Equally worrying, both higher relative minimum wages and income taxes will reduce the value of continuing education. A less educated and skilled workforce would help secure New Zealand’s status as a low-wage economy for decades to come.

Kiwis will also have less capital to work with and can expect to lose more of the country’s best and brightest as wealth taxes discourage saving, investment, innovation and lead to capital flight.

For example, imagine a young woman who, after 10-years hard slog earning a PhD in science, comes up with a brilliant innovation to convert greenhouse gas emissions into puppies. By the time she hits 40, she has a business worth $10m.

If the Greens’ plan were implemented, by the time she reaches retirement age at 65, a total of $3,370,550 of her original asset of $10m would have been taxed away (remember the wealth tax is calculated annually). For her, the wealth tax is the equivalent of a 33 per cent expropriation on top of the income tax she already pays. If she lives to 90, the Greens’ wealth tax would take half her original asset.

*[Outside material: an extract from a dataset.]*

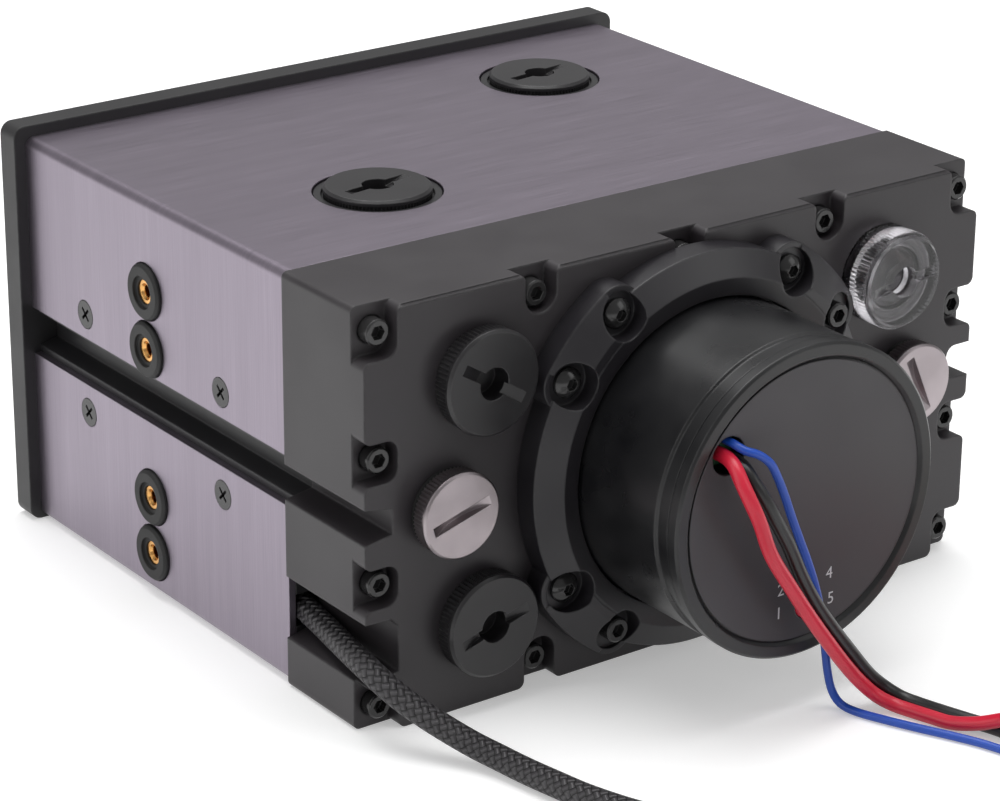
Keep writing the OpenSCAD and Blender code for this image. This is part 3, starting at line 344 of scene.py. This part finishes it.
def mix_colour(tree, factor, a, b):
    return add(tree, "ShaderNodeMix", {"data_type": "RGBA"}, i0=factor, i6=a, i7=b).outputs[2]


def remap(tree, value, low, high, to_low=0.0, to_high=1.0):
    return add(tree, "ShaderNodeMapRange", None, Value=value, From_Min=low, From_Max=high,
               To_Min=to_low, To_Max=to_high).outputs[0]


def start_group(name, inputs, outputs):
    group = bpy.data.node_groups.new(name, "ShaderNodeTree")
    for socket, kind, value in inputs:
        made = group.interface.new_socket(socket, in_out="INPUT", socket_type=kind)
        made.default_value = value
    for socket, kind in outputs:
        group.interface.new_socket(socket, in_out="OUTPUT", socket_type=kind)
    return group, group.nodes.new("NodeGroupInput"), group.nodes.new("NodeGroupOutput")


def use_group(tree, group, **sockets):
    return add(tree, "ShaderNodeGroup", {"node_tree": group}, **sockets)


def start_material(name, colour, roughness, metallic=0.0):
    material = bpy.data.materials.new(name)
    material.use_nodes = True
    tree = material.node_tree
    shader = tree.nodes["Principled BSDF"]
    shader.inputs["Base Color"].default_value = (*colour, 1)
    shader.inputs["Roughness"].default_value = roughness
    shader.inputs["Metallic"].default_value = metallic
    return material, tree, shader


FLOAT, VECTOR, COLOUR = "NodeSocketFloat", "NodeSocketVector", "NodeSocketColor"
print("node helpers ready")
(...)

But since she is so smart, the talented Kiwi scientist would probably have left for Australia far before this point, taking her great idea with her.

New Zealand would be left with more pollution, fewer puppies and in need of some costly carbon credits.

On top of these terrible consequences, wealth taxes are generally costly to administer and don’t collect much revenue. Many countries have already abolished annual wealth taxes and New Zealand’s recent Tax Working Group recommended against them for precisely these reasons.

And yet the Greens expect their new wealth tax would raise 2.5 per cent of GDP in its first year and affect only 6 per cent of the population. It’s difficult to put too much faith in these numbers because the necessary data on wealth and how it is distributed is not readily available.

However, if the numbers stack up then the wealth tax would absorb, on average, an extra $26,000 of tax per person per year and would be one of the most stringent in the world. European countries with similar taxes raise only about 10 per cent of what the Greens propose.

The claim that only 6 per cent of people would pay the wealth tax is also somewhat misleading. Wealth is quite different from income – it takes much longer to build up. Most 25-year olds will have little wealth, but most 65-year olds will have some sort of nest egg built up before they retire.

In other words, even if only 6 per cent of people are subject to the wealth tax at any one point in time, many would be hit by the tax at some point during their lives - most likely when they retire and are least able to afford it.

The Greens propose what few countries would dare to do in a recession. Incentives still matter – even during recessions. For this reason, expect the Poverty Plan to deliver a dose of poverty to all.